== DATA SECTION

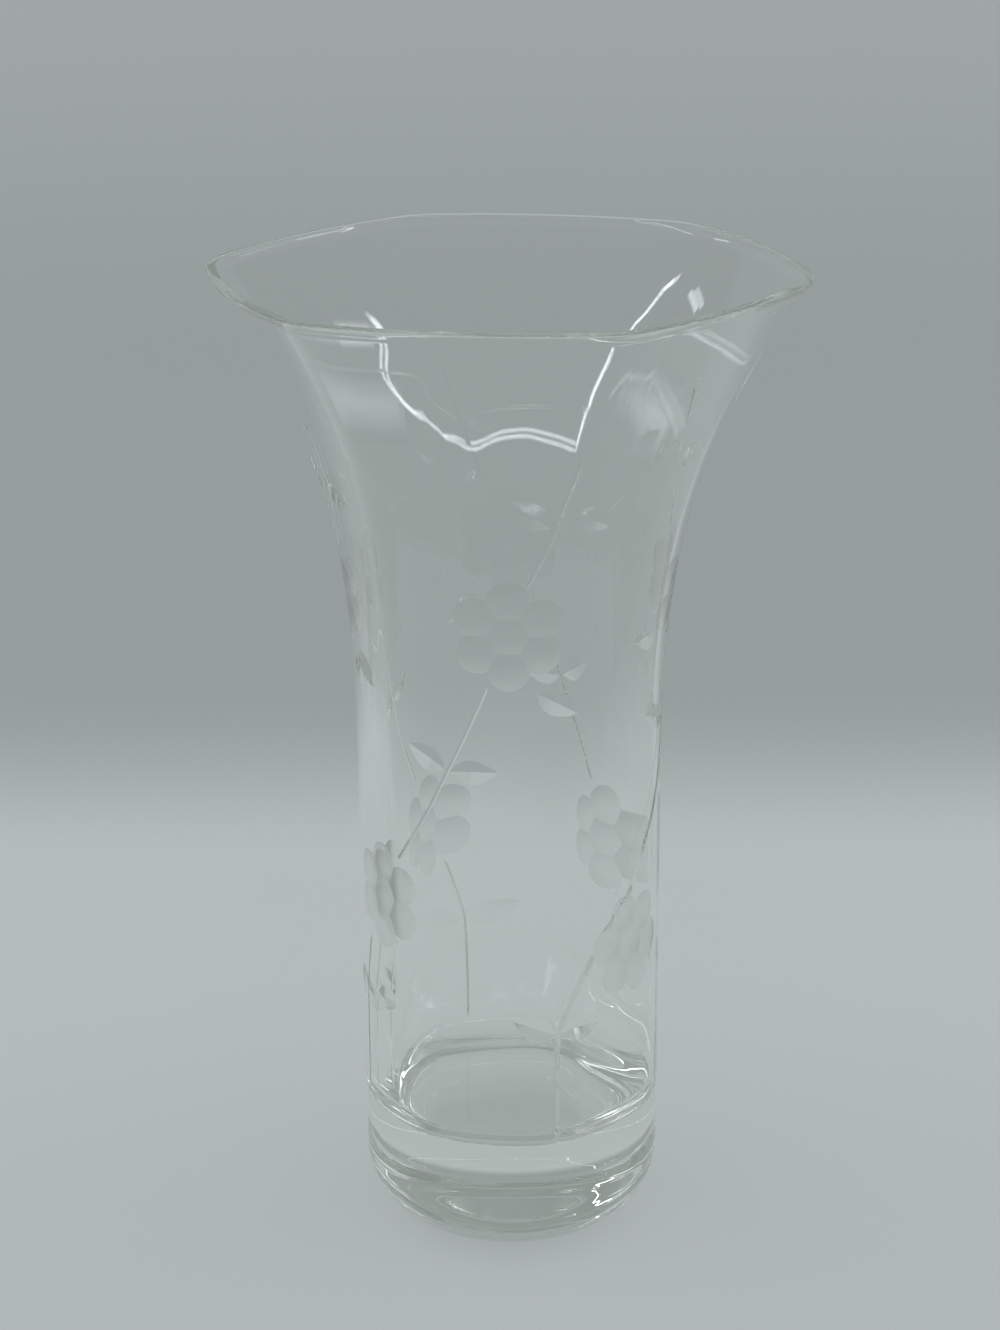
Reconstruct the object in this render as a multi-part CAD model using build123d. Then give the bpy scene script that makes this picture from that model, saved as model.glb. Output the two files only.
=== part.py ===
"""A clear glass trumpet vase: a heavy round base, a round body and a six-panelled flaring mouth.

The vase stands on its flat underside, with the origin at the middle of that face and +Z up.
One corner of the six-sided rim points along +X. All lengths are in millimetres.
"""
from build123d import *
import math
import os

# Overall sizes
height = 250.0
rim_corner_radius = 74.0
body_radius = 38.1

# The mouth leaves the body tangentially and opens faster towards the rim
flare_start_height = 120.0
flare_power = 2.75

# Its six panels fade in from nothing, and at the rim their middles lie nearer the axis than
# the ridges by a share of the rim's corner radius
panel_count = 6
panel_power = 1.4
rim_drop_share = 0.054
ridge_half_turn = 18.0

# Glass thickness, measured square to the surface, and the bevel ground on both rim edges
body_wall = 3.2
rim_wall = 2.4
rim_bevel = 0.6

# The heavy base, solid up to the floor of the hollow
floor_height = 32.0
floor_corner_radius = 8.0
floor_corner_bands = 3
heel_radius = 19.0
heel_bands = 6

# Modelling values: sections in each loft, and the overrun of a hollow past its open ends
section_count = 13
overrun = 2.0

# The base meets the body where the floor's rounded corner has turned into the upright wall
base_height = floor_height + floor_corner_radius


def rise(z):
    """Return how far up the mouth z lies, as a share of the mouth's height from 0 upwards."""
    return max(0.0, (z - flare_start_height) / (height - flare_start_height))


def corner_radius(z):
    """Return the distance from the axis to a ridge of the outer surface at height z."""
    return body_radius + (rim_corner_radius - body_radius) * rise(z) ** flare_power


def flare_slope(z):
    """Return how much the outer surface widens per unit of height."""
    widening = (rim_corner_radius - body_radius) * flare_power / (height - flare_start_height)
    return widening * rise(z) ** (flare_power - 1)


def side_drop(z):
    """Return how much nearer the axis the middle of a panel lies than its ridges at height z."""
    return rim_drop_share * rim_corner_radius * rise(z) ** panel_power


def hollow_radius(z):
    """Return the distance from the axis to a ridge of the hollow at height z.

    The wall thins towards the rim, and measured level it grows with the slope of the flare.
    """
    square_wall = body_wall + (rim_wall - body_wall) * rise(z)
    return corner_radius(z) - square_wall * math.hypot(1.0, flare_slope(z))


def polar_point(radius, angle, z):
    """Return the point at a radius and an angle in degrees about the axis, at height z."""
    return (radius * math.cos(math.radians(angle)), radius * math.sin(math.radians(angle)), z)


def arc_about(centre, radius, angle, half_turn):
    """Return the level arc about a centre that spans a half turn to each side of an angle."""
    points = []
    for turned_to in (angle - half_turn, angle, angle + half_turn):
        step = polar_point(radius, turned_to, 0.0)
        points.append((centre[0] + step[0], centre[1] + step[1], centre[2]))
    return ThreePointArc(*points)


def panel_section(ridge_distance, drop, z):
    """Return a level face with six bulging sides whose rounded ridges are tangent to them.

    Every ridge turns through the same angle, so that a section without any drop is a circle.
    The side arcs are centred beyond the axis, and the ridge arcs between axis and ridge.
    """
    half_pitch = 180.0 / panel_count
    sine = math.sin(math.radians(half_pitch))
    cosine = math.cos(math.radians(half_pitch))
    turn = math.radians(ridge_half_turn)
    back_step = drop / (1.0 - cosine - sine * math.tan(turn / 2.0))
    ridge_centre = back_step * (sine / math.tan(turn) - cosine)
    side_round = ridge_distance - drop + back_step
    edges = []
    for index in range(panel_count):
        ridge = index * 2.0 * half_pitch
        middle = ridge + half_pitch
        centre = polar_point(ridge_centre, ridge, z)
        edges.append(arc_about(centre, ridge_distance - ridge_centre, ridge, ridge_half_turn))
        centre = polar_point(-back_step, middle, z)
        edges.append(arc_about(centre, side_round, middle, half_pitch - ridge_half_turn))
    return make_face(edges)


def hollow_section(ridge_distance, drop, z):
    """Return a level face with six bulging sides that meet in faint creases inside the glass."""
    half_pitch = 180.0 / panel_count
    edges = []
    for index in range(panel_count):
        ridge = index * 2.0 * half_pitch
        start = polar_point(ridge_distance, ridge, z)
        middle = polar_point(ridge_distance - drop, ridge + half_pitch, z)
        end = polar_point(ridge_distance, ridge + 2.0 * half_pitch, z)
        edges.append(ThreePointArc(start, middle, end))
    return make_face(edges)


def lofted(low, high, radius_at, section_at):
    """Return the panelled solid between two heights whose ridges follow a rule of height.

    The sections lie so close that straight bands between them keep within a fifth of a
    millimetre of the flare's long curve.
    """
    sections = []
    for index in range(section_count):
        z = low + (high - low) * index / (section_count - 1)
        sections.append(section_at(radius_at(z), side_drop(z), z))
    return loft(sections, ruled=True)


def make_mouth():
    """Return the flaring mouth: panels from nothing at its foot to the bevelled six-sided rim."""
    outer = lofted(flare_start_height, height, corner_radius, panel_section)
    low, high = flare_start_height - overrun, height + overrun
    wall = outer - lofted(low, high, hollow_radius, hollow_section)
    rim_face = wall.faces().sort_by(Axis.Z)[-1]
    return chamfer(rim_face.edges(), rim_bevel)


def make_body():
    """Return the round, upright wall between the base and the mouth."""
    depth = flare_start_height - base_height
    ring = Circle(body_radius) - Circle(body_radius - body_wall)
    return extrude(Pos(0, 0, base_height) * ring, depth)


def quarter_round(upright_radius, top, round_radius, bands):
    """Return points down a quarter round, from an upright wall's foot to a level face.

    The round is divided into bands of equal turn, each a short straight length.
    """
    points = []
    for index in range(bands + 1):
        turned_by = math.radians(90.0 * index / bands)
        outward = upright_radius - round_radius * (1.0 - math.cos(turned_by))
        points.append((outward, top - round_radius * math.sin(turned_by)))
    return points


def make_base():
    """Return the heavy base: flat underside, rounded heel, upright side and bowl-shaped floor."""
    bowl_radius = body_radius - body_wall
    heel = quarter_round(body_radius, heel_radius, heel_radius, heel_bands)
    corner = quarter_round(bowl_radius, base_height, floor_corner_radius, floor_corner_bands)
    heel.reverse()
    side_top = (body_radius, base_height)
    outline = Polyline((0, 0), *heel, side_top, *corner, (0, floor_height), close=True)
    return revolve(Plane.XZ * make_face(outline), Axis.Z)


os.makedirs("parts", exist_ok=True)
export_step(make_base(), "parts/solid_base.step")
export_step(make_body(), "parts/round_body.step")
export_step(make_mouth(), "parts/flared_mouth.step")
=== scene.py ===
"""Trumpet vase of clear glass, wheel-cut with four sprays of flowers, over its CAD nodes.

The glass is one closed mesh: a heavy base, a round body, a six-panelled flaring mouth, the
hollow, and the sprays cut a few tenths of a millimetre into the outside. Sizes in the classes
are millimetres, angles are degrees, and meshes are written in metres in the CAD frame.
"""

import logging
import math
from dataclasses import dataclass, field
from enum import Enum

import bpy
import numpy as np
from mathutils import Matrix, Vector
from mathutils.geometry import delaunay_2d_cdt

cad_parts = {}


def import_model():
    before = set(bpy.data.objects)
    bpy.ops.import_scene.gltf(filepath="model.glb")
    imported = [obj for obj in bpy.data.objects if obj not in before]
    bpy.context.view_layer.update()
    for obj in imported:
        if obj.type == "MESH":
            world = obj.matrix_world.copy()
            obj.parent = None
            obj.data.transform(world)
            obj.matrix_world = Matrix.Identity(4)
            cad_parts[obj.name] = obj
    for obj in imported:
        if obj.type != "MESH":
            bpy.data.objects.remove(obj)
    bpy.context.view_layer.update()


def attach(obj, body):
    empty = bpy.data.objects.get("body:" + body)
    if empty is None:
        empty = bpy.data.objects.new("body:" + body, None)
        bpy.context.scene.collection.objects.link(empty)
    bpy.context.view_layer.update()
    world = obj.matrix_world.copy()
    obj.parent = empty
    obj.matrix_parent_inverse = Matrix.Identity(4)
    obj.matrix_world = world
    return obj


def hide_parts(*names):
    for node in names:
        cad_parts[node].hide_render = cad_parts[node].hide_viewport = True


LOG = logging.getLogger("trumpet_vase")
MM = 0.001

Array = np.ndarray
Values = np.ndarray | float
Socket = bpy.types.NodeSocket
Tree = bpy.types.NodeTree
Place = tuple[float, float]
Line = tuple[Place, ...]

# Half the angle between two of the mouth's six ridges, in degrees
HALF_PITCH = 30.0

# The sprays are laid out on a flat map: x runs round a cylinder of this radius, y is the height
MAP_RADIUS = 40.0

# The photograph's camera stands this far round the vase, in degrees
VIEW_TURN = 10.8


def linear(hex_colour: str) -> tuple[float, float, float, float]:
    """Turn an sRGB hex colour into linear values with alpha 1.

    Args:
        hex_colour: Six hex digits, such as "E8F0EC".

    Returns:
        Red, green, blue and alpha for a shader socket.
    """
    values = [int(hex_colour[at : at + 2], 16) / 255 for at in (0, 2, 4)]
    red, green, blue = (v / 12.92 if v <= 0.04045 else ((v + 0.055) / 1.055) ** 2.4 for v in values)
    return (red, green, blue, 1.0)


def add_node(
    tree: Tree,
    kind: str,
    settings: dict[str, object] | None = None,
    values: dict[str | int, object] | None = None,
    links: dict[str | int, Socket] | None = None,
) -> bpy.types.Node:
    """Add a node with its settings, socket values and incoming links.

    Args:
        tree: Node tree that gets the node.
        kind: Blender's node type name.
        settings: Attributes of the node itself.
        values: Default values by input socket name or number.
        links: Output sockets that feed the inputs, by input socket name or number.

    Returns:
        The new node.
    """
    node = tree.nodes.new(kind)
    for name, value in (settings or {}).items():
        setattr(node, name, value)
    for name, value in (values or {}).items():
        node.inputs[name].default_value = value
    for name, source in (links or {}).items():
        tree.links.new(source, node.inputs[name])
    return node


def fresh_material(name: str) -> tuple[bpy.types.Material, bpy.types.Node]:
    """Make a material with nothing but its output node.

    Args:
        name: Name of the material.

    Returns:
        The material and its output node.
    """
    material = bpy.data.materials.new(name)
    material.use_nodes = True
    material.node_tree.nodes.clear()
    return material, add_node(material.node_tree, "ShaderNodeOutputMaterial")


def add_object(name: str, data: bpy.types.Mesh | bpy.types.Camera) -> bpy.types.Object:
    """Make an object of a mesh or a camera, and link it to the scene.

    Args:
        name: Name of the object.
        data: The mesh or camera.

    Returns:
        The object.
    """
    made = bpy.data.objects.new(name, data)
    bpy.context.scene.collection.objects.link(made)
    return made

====

Retype precisely, and only, the span of lines that opens at the line containing "(0, floor_height), close=True)" and closes at the line containing "obj.parent = None", both inclusive.

    outline = Polyline((0, 0), *heel, side_top, *corner, (0, floor_height), close=True)
    return revolve(Plane.XZ * make_face(outline), Axis.Z)


os.makedirs("parts", exist_ok=True)
export_step(make_base(), "parts/solid_base.step")
export_step(make_body(), "parts/round_body.step")
export_step(make_mouth(), "parts/flared_mouth.step")
=== scene.py ===
"""Trumpet vase of clear glass, wheel-cut with four sprays of flowers, over its CAD nodes.

The glass is one closed mesh: a heavy base, a round body, a six-panelled flaring mouth, the
hollow, and the sprays cut a few tenths of a millimetre into the outside. Sizes in the classes
are millimetres, angles are degrees, and meshes are written in metres in the CAD frame.
"""

import logging
import math
from dataclasses import dataclass, field
from enum import Enum

import bpy
import numpy as np
from mathutils import Matrix, Vector
from mathutils.geometry import delaunay_2d_cdt

cad_parts = {}


def import_model():
    before = set(bpy.data.objects)
    bpy.ops.import_scene.gltf(filepath="model.glb")
    imported = [obj for obj in bpy.data.objects if obj not in before]
    bpy.context.view_layer.update()
    for obj in imported:
        if obj.type == "MESH":
            world = obj.matrix_world.copy()
            obj.parent = None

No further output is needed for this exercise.